■ TASK GOAL ■
All of the data must be printed exactly; please include every line.

■ DATA EXTRACT ■
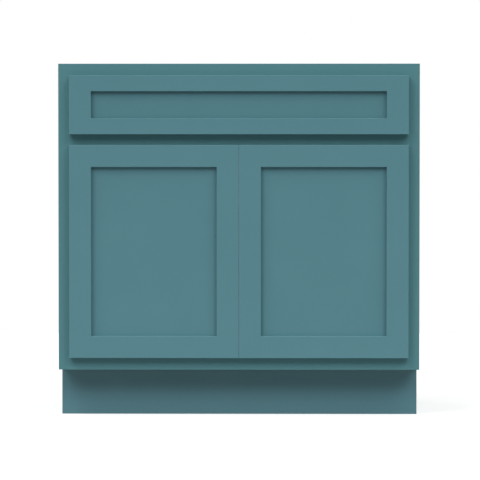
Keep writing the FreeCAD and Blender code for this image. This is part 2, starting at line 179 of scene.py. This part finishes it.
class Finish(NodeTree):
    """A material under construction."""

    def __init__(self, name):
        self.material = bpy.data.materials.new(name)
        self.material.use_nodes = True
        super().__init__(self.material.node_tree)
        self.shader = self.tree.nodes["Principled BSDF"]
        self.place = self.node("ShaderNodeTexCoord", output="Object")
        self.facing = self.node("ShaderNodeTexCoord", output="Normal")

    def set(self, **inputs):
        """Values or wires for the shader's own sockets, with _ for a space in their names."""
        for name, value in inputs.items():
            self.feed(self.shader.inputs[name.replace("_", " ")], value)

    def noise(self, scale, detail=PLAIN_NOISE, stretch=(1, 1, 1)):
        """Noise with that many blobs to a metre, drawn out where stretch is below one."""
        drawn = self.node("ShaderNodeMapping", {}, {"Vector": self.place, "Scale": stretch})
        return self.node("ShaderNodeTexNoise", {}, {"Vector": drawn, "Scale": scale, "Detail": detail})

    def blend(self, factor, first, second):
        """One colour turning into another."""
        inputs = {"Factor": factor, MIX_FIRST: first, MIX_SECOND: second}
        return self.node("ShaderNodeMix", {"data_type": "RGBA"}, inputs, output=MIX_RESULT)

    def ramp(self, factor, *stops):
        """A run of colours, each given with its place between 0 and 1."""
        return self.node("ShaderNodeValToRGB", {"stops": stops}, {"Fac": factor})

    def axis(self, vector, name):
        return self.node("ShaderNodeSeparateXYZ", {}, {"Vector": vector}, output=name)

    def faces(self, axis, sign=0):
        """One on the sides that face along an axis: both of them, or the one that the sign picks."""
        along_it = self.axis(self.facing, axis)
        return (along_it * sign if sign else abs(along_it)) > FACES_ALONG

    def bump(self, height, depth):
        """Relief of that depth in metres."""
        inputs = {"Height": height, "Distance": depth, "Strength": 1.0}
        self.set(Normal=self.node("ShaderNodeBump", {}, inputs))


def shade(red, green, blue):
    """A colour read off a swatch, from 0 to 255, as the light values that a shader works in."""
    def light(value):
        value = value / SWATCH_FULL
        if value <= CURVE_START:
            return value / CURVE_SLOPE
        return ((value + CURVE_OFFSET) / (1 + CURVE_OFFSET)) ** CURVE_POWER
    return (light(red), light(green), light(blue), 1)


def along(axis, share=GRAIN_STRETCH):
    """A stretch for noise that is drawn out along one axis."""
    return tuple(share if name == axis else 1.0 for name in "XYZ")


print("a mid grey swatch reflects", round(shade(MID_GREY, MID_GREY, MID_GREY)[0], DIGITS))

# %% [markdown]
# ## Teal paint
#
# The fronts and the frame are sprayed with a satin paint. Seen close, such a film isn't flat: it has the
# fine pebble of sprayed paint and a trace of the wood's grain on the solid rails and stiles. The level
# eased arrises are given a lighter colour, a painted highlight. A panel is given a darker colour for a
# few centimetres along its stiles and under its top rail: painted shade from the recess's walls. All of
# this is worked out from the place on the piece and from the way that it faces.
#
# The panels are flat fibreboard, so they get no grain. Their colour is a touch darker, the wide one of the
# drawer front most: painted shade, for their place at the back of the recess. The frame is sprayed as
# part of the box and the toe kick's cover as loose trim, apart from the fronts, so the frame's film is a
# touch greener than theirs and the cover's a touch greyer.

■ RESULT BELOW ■
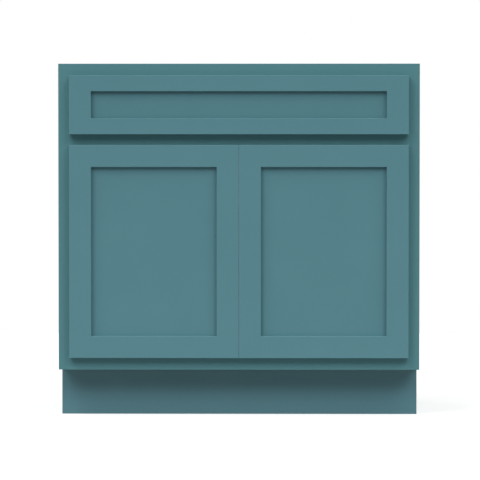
Keep writing the FreeCAD and Blender code for this image. This is part 2, starting at line 179 of scene.py. This part finishes it.
class Finish(NodeTree):
    """A material under construction."""

    def __init__(self, name):
        self.material = bpy.data.materials.new(name)
        self.material.use_nodes = True
        super().__init__(self.material.node_tree)
        self.shader = self.tree.nodes["Principled BSDF"]
        self.place = self.node("ShaderNodeTexCoord", output="Object")
        self.facing = self.node("ShaderNodeTexCoord", output="Normal")

    def set(self, **inputs):
        """Values or wires for the shader's own sockets, with _ for a space in their names."""
        for name, value in inputs.items():
            self.feed(self.shader.inputs[name.replace("_", " ")], value)

    def noise(self, scale, detail=PLAIN_NOISE, stretch=(1, 1, 1)):
        """Noise with that many blobs to a metre, drawn out where stretch is below one."""
        drawn = self.node("ShaderNodeMapping", {}, {"Vector": self.place, "Scale": stretch})
        return self.node("ShaderNodeTexNoise", {}, {"Vector": drawn, "Scale": scale, "Detail": detail})

    def blend(self, factor, first, second):
        """One colour turning into another."""
        inputs = {"Factor": factor, MIX_FIRST: first, MIX_SECOND: second}
        return self.node("ShaderNodeMix", {"data_type": "RGBA"}, inputs, output=MIX_RESULT)

    def ramp(self, factor, *stops):
        """A run of colours, each given with its place between 0 and 1."""
        return self.node("ShaderNodeValToRGB", {"stops": stops}, {"Fac": factor})

    def axis(self, vector, name):
        return self.node("ShaderNodeSeparateXYZ", {}, {"Vector": vector}, output=name)

    def faces(self, axis, sign=0):
        """One on the sides that face along an axis: both of them, or the one that the sign picks."""
        along_it = self.axis(self.facing, axis)
        return (along_it * sign if sign else abs(along_it)) > FACES_ALONG

    def bump(self, height, depth):
        """Relief of that depth in metres."""
        inputs = {"Height": height, "Distance": depth, "Strength": 1.0}
        self.set(Normal=self.node("ShaderNodeBump", {}, inputs))


def shade(red, green, blue):
    """A colour read off a swatch, from 0 to 255, as the light values that a shader works in."""
    def light(value):
        value = value / SWATCH_FULL
        if value <= CURVE_START:
            return value / CURVE_SLOPE
        return ((value + CURVE_OFFSET) / (1 + CURVE_OFFSET)) ** CURVE_POWER
    return (light(red), light(green), light(blue), 1)


def along(axis, share=GRAIN_STRETCH):
    """A stretch for noise that is drawn out along one axis."""
    return tuple(share if name == axis else 1.0 for name in "XYZ")


print("a mid grey swatch reflects", round(shade(MID_GREY, MID_GREY, MID_GREY)[0], DIGITS))

# %% [markdown]
# ## Teal paint
#
# The fronts and the frame are sprayed with a satin paint. Seen close, such a film isn't flat: it has the
# fine pebble of sprayed paint and a trace of the wood's grain on the solid rails and stiles. The level
# eased arrises are given a lighter colour, a painted highlight. A panel is given a darker colour for a
# few centimetres along its stiles and under its top rail: painted shade from the recess's walls. All of
# this is worked out from the place on the piece and from the way that it faces.
#
# The panels are flat fibreboard, so they get no grain. Their colour is a touch darker, the wide one of the
# drawer front most: painted shade, for their place at the back of the recess. The frame is sprayed as
# part of the box and the toe kick's cover as loose trim, apart from the fronts, so the frame's film is a
# touch greener than theirs and the cover's a touch greyer.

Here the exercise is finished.